Start Data records

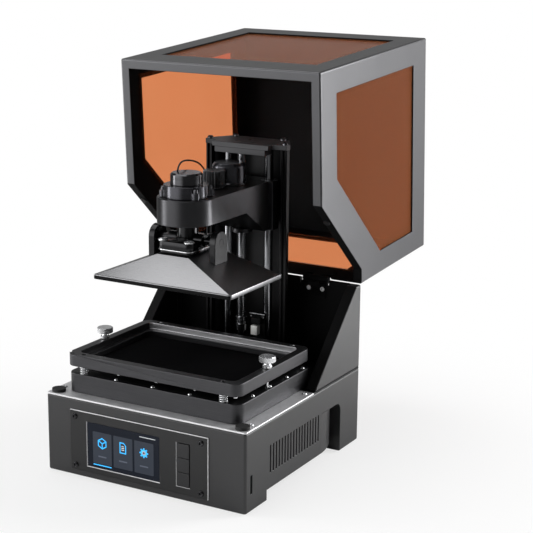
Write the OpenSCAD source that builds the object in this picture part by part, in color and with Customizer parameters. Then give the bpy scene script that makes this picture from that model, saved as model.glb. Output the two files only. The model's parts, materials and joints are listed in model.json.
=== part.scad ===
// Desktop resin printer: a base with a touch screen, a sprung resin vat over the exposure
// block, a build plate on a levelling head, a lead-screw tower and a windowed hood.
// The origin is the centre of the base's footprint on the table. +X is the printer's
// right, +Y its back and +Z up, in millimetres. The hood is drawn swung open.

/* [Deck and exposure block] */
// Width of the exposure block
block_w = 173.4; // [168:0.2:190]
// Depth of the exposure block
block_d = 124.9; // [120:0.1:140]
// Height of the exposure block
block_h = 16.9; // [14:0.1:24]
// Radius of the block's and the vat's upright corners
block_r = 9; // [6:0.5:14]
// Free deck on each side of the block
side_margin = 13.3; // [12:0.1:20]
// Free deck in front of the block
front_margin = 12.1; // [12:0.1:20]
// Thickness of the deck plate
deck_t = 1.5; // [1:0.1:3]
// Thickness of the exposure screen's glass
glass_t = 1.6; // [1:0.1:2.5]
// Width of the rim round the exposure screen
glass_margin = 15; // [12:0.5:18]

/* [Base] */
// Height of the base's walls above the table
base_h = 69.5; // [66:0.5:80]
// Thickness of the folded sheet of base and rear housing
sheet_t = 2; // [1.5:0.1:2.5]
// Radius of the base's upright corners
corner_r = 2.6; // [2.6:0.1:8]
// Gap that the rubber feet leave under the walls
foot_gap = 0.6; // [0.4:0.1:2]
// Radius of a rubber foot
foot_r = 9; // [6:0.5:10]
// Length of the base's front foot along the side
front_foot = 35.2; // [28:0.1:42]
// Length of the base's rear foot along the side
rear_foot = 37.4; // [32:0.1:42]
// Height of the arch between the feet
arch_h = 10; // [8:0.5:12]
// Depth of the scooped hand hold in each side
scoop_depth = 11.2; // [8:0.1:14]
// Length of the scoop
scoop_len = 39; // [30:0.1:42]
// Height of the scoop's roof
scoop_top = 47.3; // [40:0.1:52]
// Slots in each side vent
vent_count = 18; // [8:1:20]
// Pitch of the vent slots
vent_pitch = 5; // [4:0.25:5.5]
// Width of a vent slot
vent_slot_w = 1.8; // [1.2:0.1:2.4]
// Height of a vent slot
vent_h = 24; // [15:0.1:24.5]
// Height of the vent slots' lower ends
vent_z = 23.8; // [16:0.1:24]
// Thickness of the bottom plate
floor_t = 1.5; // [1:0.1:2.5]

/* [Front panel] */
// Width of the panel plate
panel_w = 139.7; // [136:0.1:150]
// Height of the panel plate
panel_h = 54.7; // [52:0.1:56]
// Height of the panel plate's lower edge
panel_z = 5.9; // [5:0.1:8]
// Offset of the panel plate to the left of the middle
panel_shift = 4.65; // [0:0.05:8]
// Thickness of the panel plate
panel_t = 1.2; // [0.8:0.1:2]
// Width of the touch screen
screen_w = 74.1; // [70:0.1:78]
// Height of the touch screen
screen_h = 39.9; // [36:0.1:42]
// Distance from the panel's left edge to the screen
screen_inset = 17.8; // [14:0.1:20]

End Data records
Start Data records

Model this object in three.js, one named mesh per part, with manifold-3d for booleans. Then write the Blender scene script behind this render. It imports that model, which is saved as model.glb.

End Data records

== What you need to do ==
Count how many lines include the string "with". Nothing but the number is needed.

== Result ==
3